Court of Appeals of Ohio, Fifth District, Tuscarawas County
May 24, 2004
2004 Ohio 2707 (Ohio Ct. App. 2004)

Opinion

Case No. 2003 AP 12 0091.

DATE OF JUDGMENT ENTRY: May 24, 2004.

Civil Appeal from the Court of Common Pleas, Juvenile Division, Case No. 03 JN 00015.

Reversed and Remanded.

Ella Fulp, David Blackwell, 3405 Curtis Road, SE, New Philadelphia, Ohio 44663, for Appellant.

Richard Renner, 505 North Wooster Avenue, Dover, Ohio 44622, for Appellants Mae Lonnie Fulp.

Hank Meyer, 204 Second Street, NE, P.O. Box 191, New Philadelphia, Ohio 44663, for Gregorio Perez.

David W. Haverfield, New Philadelphia, Ohio 44663, 389 16th Street, SW, New Philadelphia, Ohio 44663, for Appellee Tuscarawas County JFS.

Erick L. Bauer, Post Office Box 2330, Dover, Ohio 44622, for Appellee Laverne George.

Susan Engle, 707 North Wooster Avenue, P.O. Box 307, Dover, Ohio 44622, Guardian Ad Litem.

Hon. William B. Hoffman, P.J., Hon. Sheila G. Farmer, J., Hon. John W. Wise, J.,


OPINION


{¶ 1} Appellants Mae and Lonnie Fulp and Appellant Ella Fulp appeal the decision of the Tuscarawas County Court of Common Pleas, Juvenile Division. The parties raise various issues for our consideration. The following facts give rise to this appeal.

{¶ 2} This matter commenced on January 9, 2003, when the trial court conducted a shelter care hearing concerning Appellant Ella Fulp's three minor children. As a result of this hearing, the trial court placed Reyna and Connel Perez, in the temporary custody of their father, Appellee Gregoria Perez. The trial court placed Amina George, in the temporary custody of her maternal grandmother, Appellant Mae Fulp. Since the shelter care hearing, Appellee Gregorio Perez began living with Appellants Mae and Lonnie Fulp. As a result of this living arrangement, the three children have not been separated.

{¶ 3} On January 10, 2003, Appellee Tuscarawas County Department of Job and Family Services ("agency") filed a complaint. In its complaint, the agency alleged Reyna, Connel and Amina were neglected and dependent children. On January 17, 2003, Amina's father, Laverne George, filed a motion for temporary custody of Amina. Appellee George also filed a UCCJA affidavit. On February 19, 2003, Appellants Mae and Lonnie Fulp served their motion for custody of Amina and a discovery request pursuant to Juv.R. 24. On February 26, 2003, Appellants Mae and Lonnie Fulp filed a motion to be joined as parties.
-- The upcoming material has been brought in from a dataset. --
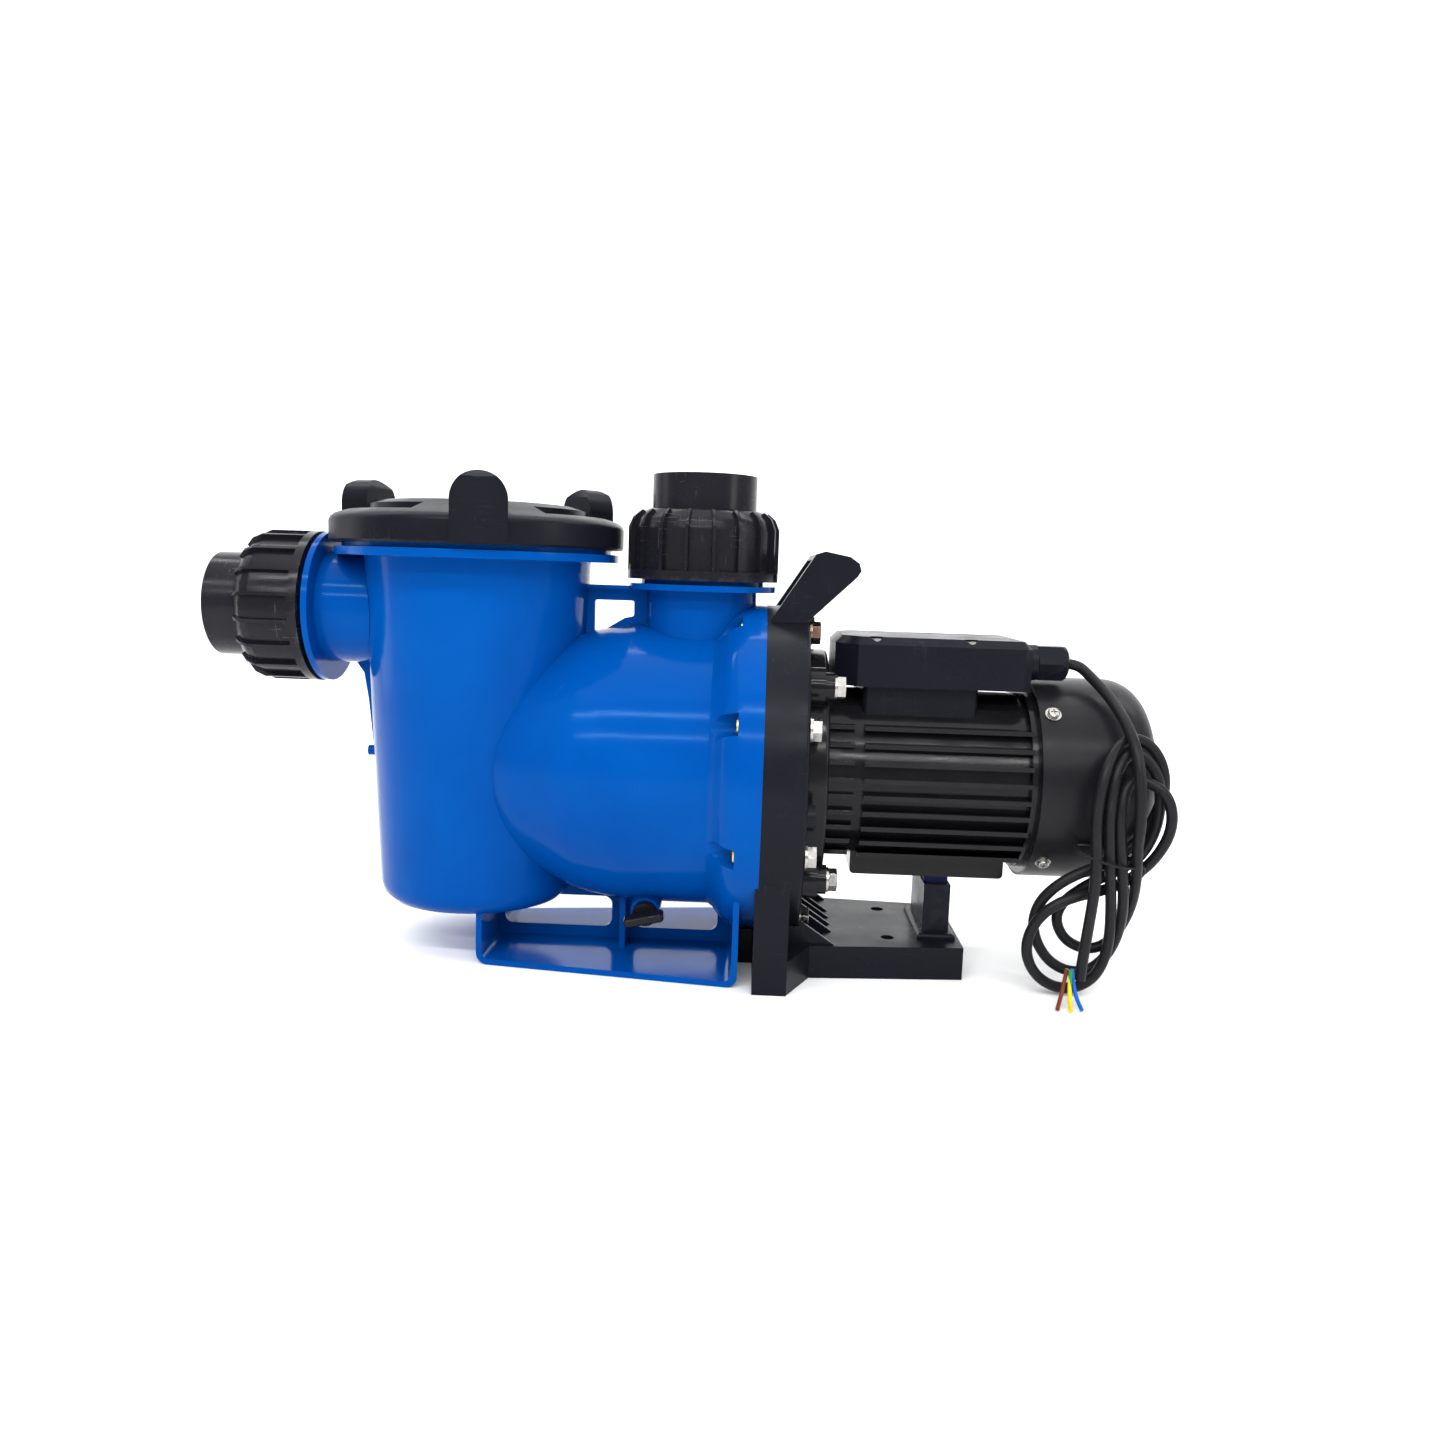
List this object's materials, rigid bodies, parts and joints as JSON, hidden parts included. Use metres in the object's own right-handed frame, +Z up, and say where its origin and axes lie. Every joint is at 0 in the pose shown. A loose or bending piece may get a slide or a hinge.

{¶ 4} The magistrate conducted an adjudicatory hearing, on February 26, 2003 and March 5, 2003. At the hearing on February 26, 2003, the magistrate expelled Appellant Mae Fulp, from the proceedings, because her motion to be joined as a party had not yet been granted. On March 12, 2003, the magistrate issued his decision finding that all three children were dependent and neglected. The magistrate recommended that the shelter care placements continue.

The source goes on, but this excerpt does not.